Begin with the first line of the listing and quote every line through the one containing "so the wall"; give only those lines.

(begin)

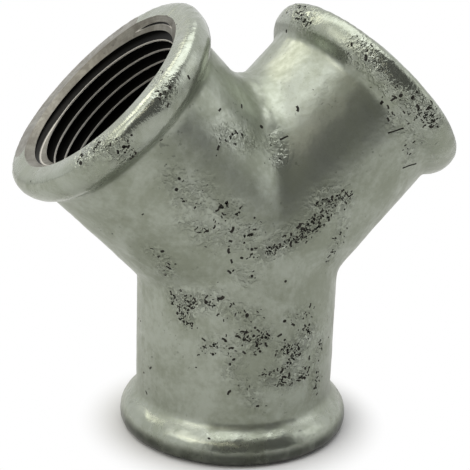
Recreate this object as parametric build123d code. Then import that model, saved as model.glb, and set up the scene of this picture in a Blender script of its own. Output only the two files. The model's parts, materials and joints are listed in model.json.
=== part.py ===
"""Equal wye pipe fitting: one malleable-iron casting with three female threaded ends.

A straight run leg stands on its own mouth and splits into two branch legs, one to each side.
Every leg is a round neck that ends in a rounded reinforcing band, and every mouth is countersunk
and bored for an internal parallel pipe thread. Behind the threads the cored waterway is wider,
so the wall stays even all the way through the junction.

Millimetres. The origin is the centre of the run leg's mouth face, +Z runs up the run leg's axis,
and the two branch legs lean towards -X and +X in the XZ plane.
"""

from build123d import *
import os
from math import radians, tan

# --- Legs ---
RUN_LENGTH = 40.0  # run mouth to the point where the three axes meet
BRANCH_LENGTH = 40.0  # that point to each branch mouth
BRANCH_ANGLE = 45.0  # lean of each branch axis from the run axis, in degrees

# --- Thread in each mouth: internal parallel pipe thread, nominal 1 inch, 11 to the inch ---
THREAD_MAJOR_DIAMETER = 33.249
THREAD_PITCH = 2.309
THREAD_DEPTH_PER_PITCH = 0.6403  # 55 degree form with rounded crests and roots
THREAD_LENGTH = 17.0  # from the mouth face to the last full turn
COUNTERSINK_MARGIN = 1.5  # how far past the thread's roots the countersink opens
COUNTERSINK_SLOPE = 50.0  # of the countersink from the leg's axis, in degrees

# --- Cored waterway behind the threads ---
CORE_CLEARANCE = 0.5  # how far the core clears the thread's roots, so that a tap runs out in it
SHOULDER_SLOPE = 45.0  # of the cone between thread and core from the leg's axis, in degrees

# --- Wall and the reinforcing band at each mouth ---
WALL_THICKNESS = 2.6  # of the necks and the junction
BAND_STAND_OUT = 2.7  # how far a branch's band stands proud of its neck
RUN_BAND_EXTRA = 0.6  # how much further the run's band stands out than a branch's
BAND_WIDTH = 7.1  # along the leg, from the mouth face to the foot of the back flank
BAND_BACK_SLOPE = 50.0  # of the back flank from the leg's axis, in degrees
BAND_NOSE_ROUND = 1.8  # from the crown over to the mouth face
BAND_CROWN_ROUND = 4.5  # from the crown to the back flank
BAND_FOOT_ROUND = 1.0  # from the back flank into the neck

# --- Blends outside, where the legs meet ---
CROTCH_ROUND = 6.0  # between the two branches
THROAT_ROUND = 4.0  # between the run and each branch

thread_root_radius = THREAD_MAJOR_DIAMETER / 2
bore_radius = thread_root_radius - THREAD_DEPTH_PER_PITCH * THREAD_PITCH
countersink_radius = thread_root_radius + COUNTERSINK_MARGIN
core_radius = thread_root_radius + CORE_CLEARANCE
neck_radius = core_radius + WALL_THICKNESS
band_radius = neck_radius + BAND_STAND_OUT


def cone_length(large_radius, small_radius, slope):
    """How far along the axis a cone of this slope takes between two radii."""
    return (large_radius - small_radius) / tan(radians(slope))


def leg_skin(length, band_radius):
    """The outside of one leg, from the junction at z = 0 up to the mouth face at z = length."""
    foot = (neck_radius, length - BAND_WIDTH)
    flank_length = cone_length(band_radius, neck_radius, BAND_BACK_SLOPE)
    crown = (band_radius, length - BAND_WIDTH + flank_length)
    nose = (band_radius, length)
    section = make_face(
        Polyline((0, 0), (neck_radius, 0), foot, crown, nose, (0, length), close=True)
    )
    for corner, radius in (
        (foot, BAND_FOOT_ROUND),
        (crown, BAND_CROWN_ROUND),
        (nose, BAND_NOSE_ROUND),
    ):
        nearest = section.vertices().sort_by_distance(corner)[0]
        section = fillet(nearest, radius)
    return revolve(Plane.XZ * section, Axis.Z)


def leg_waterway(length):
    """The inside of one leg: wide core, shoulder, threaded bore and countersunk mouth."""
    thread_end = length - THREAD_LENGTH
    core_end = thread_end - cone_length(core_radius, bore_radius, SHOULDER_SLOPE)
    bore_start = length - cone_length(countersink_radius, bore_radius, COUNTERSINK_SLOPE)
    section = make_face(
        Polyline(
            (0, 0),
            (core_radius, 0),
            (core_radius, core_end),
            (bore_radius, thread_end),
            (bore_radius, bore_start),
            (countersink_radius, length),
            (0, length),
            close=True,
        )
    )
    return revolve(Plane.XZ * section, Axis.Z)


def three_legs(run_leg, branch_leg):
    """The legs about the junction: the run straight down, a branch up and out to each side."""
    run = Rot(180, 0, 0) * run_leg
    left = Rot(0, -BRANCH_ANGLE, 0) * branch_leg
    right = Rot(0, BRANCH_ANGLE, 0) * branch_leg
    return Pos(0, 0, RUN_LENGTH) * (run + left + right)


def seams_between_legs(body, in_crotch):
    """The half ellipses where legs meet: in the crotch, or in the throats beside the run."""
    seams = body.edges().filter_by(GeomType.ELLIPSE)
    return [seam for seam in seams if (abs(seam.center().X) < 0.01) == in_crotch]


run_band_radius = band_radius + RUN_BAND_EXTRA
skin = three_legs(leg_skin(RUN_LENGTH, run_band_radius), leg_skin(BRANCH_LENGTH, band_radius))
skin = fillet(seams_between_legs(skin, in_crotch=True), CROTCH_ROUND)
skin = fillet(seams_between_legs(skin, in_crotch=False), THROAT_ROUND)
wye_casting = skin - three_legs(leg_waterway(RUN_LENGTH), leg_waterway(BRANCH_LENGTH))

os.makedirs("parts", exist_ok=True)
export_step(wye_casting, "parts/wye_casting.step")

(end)

Response to this task:
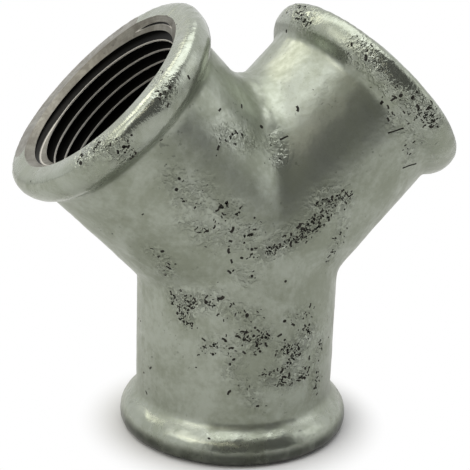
Recreate this object as parametric build123d code. Then import that model, saved as model.glb, and set up the scene of this picture in a Blender script of its own. Output only the two files. The model's parts, materials and joints are listed in model.json.
=== part.py ===
"""Equal wye pipe fitting: one malleable-iron casting with three female threaded ends.

A straight run leg stands on its own mouth and splits into two branch legs, one to each side.
Every leg is a round neck that ends in a rounded reinforcing band, and every mouth is countersunk
and bored for an internal parallel pipe thread. Behind the threads the cored waterway is wider,
so the wall stays even all the way through the junction.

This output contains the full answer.